Он долго сидел молча, глядя, как проплывают пригороды Варшавы. Скоро Берлин. Город, который он прекрасно знал еще со студенческих времен. Да и после ведь частенько бывал. Берлин, как и Варшава, проходной город. Это дальше уже пути разветвляются: кому в Италию, кому во Францию, кому в Англию. А кому и в Швецию — стоит только через пролив переплыть. С чего уж это, но Зинаида Григорьевна не раз заводила речь о Швеции. Ей, видите ли, поместье там купить загорелось! Что, для времяпровождения дражайшего Саввы? Право, он сейчас ничему не удивлялся. Пока что от Берлина путь их лежал во Францию, в Ниццу.

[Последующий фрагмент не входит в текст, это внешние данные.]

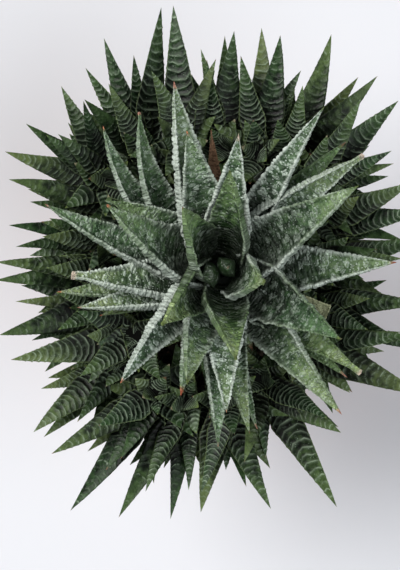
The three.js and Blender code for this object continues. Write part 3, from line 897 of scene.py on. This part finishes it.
def leaf_paint_tree():
    """The colours, gloss and fine relief of a leaf's skin, for both kinds of rosette."""
    inputs = dict.fromkeys(LEAF_COLOURS, "Color") | dict.fromkeys(LEAF_AMOUNTS, "Float")
    outputs = {"Color": "Color", "Roughness": "Float", "Height": "Float"}
    tree, given = new_tree("Leaf paint", "ShaderNodeTree", inputs, outputs)
    dark_and_shaded_root_color, face_color, tip_color, line_color, rim_color, spot_color = (
        given[name] for name in LEAF_COLOURS
    )
    scale, share, blister, ripple, lines, rims, bands, variety = (
        given[name] for name in LEAF_AMOUNTS
    )
    skin = painted(tree, "skin") * (1 / MM)
    across, along, leaf_number = parts_of(skin)
    place, rim, band = parts_of(painted(tree, "place"))
    ridge = painted(tree, "ridge", "Fac")
    tone, bloom, dry = parts_of(painted(tree, "look"))
    tint = painted(tree, "tint", "Color")
    cloud = noise(skin, 0.09, 3) - 0.5
    grain = noise(skin, 1.3, 3) - 0.5
    mottle = noise(skin, 0.35, 4, 0.6) - 0.5

    # The body: dark at the root, partly the leaf's own green and partly painted shade, reaching furthest
    # up the inner leaves; paler and yellower near the tip, mottled all over
    inner = greater(1 - bloom * 1.4, 0.15)
    lit = place + cloud * 0.6 + mottle * 0.7 - inner * ripple * 0.16
    body = mix(dark_and_shaded_root_color, face_color, ramp(lit, 0.2, 0.68))
    warm = ramp(place + cloud * 0.7 + mottle * 0.9, 0.4, 1.0)
    body = mix(body, tip_color, warm * 0.85)
    body = body * (1 + tone * variety + grain + mottle * 1.4)
    body = body * vector_of(tree, 1 + tone * variety * 0.5, 1.0, 1 - inner * ripple * 0.18)

    # Ripples and fine folds across the leaf, which fade towards its tip
    curved = along + across * across * RIPPLE_CURVE
    wave = arithmetic("SINE", curved * RIPPLE_TURN + noise(skin, 0.2, 3) * 12, 0.0)
    calm = ramp(place + cloud * 0.8 + mottle * 0.6, 0.8, 0.3) * ripple * (1 - rim)
    body = mix(body, tip_color, ramp(wave, 0.3, 1.0) * calm * inner * (0.16 + mottle * 0.8))
    streak = noise(vector_of(tree, across * 0.25, along * 1.1, leaf_number), 1.0, 2, 0.6)
    fold = ramp(streak, 0.5, 0.62) * calm
    body = mix(body, mix(tip_color, spot_color, bloom), fold * (0.1 + mottle * 0.5))

    # Blisters of many sizes, each with a painted highlight round its edge over pale wax, and painted
    # shade round its foot
    swirl = noise(skin, 0.5, 2) - 0.5
    stretched = vector_of(tree, across * 0.78 + swirl * 2, along * 1.3 + swirl * 2, leaf_number)
    chance, size, _ = parts_of(cells(stretched, scale, "Color"))
    spread = cells(stretched, scale) / (0.3 + size * 0.42) + grain * 0.8
    rare = 1 - share
    where = ramp(chance + mottle * 1.4 + bloom * 0.3, rare, rare + 0.15)
    where = where * (1 - rim) * ramp(place, 0.12, 0.5)
    dome = ramp(spread, 1.0, 0.4) * where
    blister_foot_shade = ramp(spread, 0.9, 1.1) * where * blister
    body = body * (1 - blister_foot_shade * (0.14 + bloom * 0.24))
    blister_edge_highlight = dome * (1 - dome) * 4
    pale = (dome * 0.06 + blister_edge_highlight * 0.52) * blister * (1 + grain * 2.5) * (0.35 + bloom * 0.8)

    # Small white flecks
    chance, _, _ = parts_of(cells(skin, scale * 2.3, "Color"))
    fleck = ramp(cells(skin, scale * 2.3), 0.4, 0.2) * (1 - rim)
    fleck = fleck * ramp(chance + cloud * 0.6, rare + 0.1, rare + 0.2)
    pale = pale + fleck * (0.1 + bloom * 0.5)
    # The painted highlights on the blisters and the white flecks are laid on together
    body = mix(body, mix(tip_color, spot_color, 0.65 + bloom * 0.35), pale)

    # Pebbled skin near the margins and the tip, with a painted highlight on each pebble and painted
    # shade in the gaps between them
    pebble = ramp(cells(skin, scale * 1.7), 0.6, 0.2)
    zone = ramp(place * 0.6 + rim * 0.9 + mottle * 0.8, 0.3, 0.75) * blister
    body = body * (1 + (pebble - 0.5) * zone * 0.8)

    # Painted shade and light: the faces of rippled leaves are darkened towards the root, most of all
    # where there is little bloom, and lightened towards the tip
    root_shade_and_tip_light = ramp(place + cloud * 0.5 + mottle * 0.4, 0.05, 0.65, 0.36 - inner * 0.1, 1.3)
    body = body * (1 + (root_shade_and_tip_light - 1) * ripple)

    # Pale lines on the ridges, broken into dashes on leaves with little bloom
    dashes = noise(vector_of(tree, across * 0.9, along * 0.3, leaf_number * 3.1), 1.0, 2)
    dashes = 1 + (ramp(dashes, 0.36, 0.52) - 1) * ramp(bloom + cloud, 0.75, 0.45)
    line = ridge ** 2.0 * lines * (1 - rim) * (0.85 + cloud) * dashes
    body = mix(body, line_color, line)

    # Silver wax: a faint border, the edge of the margin and the side band. On the edge and the band the
    # wax is painted brighter on the knobs and darker in the creases between them, as painted highlight
    # and shade over real wax
    waxy = ramp(bloom - place * 0.55 + mottle * 0.8 + cloud * 0.6, -0.15, 0.45)
    silver = mix(tip_color, rim_color, waxy)
    silver = silver * (0.6 + bloom * 0.4 + grain * 0.6 + mottle * 0.5)
    border = ramp(rim + mottle * 0.6 + grain * 0.3, 0.15, 0.75) * ramp(place, 0.0, 0.3)
    body = mix(body, silver * 0.8, border * rims * (0.15 + bloom * 0.4))
    edge = ramp(rim, 0.8 - bloom * 0.3, 1.0) * rims * ramp(place + bloom * 0.25, 0.02, 0.3)
    body = mix(body, silver, edge * (0.45 + 0.5 * ridge + grain * 0.9 + cloud * 1.2))
    side = 0.4 + 0.6 * ridge + grain * 0.8 + mottle * 0.8 + cloud * 1.1
    side = side * band * (0.3 + bloom * 0.7) * bands * ramp(place, 0.9, 0.5, 0.6, 1.1)
    body = mix(body, silver, side)

    # The dry tip
    dead = ramp(place + grain * 0.04, 1 - dry * 1.2, 1.01 - dry * 0.5)
    color = mix(body, tint * (1 + grain * 0.8 + mottle * 0.5), dead)
    roughness = 0.32 + grain * 0.3 + dead * 0.3 + rim * 0.15
    height = wave * calm * inner * 0.22 + fold * 0.35 + dome * blister + pebble * zone * 0.8
    height = height + fleck * 0.5 + grain * 0.6 + mottle * 0.8
    end_tree(tree, Color=color, Roughness=roughness, Height=height)
    return tree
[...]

Ах, Берлин, Берлин! Семь лет назад он так же вот ехал через его пригороды, направляясь в Чикаго на Международную выставку. Нельзя было упустить такой шанс — похвастаться русской мануфактурой. Прекрасно утерли нос извечным ткачам — англичанам. УНикольской мануфактуры как раз был столетний юбилей. Кстати! Товары были привезены самые первоклассные. Вместе с почетными дипломами, медалями, премиями фабрикант Савва Морозов получил и немало выгодных заказов. Поджимали англичан и французов, а больше кто? Американские газеты взахлеб писали о молодом русском фабриканте. Портреты, портреты, самые разные фотографии. И деловые, и семейные, с детьми и женушкой, — где‑то раскопали дошлые американцы. Перепало чести и отцу, Тимофею Саввичу. Вот портрета родоначальника, Саввы Васильевича, не было.
По рассказам внука, подкрепленным рассказами своего отца, американские художники сляпали такой портретище, что хоть сейчас в якутские каторжане записывай. Русский фабрикант не мог ведь толком объяснить — откуда у крепостного крестьянина взялись такие капиталы? Для деловых — слишком деловых! — американцев вопрос наиглавнейший. Не станешь же им вешать на уши россказни, которым и сам Савва Морозов не слишком- то доверял? Какие‑то разбойнички, какая‑то глиняная баклага с деньгами под мостом, какой‑то долго стоявший в придорожье темный дубовый крест? Пришлось сочинить сказочку про доброго помещика, мол, замаливая собственные грехи, отписал он свои капиталы своему же лучшему работнику. Ложь, да во спасение!